### [PROVIDED DATA]

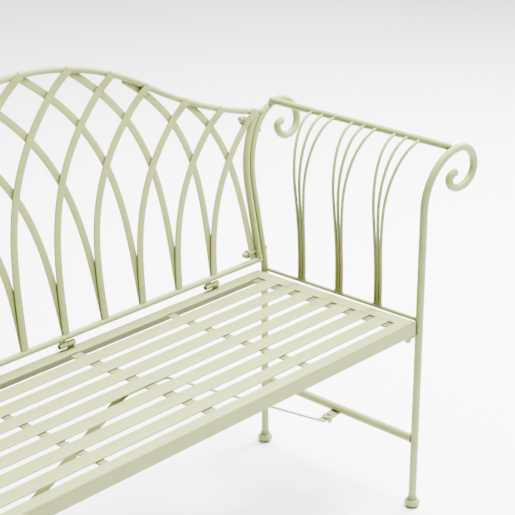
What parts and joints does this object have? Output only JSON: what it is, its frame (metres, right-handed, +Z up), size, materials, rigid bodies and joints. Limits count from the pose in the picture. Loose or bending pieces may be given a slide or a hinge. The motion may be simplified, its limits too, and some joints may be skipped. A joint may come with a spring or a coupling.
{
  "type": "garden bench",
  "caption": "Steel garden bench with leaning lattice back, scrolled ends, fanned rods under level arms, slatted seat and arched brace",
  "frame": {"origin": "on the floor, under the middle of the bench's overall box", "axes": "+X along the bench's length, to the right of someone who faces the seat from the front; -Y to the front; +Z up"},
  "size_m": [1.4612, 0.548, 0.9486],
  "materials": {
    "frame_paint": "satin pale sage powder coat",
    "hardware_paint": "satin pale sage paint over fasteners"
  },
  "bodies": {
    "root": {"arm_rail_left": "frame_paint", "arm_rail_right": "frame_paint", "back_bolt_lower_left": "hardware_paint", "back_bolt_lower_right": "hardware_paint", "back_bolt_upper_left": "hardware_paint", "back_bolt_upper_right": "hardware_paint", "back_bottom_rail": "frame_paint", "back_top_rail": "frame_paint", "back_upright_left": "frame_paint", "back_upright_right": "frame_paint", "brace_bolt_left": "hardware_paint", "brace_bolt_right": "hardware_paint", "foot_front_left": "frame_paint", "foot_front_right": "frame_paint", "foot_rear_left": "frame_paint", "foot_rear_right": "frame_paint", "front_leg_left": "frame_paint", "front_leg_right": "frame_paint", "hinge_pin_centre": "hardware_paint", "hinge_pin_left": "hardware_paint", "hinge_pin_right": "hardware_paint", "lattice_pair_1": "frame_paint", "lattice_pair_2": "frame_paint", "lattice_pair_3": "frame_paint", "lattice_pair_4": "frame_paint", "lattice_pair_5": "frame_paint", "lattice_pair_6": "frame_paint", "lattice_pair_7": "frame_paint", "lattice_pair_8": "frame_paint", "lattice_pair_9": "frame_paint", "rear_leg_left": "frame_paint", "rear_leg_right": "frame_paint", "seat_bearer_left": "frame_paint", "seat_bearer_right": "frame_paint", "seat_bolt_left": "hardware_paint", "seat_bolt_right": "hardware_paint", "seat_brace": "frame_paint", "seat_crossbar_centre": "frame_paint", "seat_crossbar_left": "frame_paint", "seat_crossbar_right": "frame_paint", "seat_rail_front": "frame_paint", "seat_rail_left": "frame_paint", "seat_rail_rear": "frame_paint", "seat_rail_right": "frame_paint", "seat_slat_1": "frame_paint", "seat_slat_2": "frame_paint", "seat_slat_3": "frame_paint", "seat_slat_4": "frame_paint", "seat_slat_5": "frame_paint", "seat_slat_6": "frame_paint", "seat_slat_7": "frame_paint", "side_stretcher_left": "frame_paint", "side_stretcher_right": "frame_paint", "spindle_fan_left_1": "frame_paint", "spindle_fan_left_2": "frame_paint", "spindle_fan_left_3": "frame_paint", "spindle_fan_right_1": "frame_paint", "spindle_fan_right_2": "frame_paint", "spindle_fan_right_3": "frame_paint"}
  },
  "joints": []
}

* * *

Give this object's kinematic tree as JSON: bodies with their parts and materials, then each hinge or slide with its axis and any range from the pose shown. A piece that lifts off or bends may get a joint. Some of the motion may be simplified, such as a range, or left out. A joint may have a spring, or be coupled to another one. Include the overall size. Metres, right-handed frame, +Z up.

### [WHAT IS BEING ASKED]
Read the entries and pick out all lines that include the word "handed".

### [OUTPUT FOR THIS EXERCISE]
What parts and joints does this object have? Output only JSON: what it is, its frame (metres, right-handed, +Z up), size, materials, rigid bodies and joints. Limits count from the pose in the picture. Loose or bending pieces may be given a slide or a hinge. The motion may be simplified, its limits too, and some joints may be skipped. A joint may come with a spring or a coupling.
Give this object's kinematic tree as JSON: bodies with their parts and materials, then each hinge or slide with its axis and any range from the pose shown. A piece that lifts off or bends may get a joint. Some of the motion may be simplified, such as a range, or left out. A joint may have a spring, or be coupled to another one. Include the overall size. Metres, right-handed frame, +Z up.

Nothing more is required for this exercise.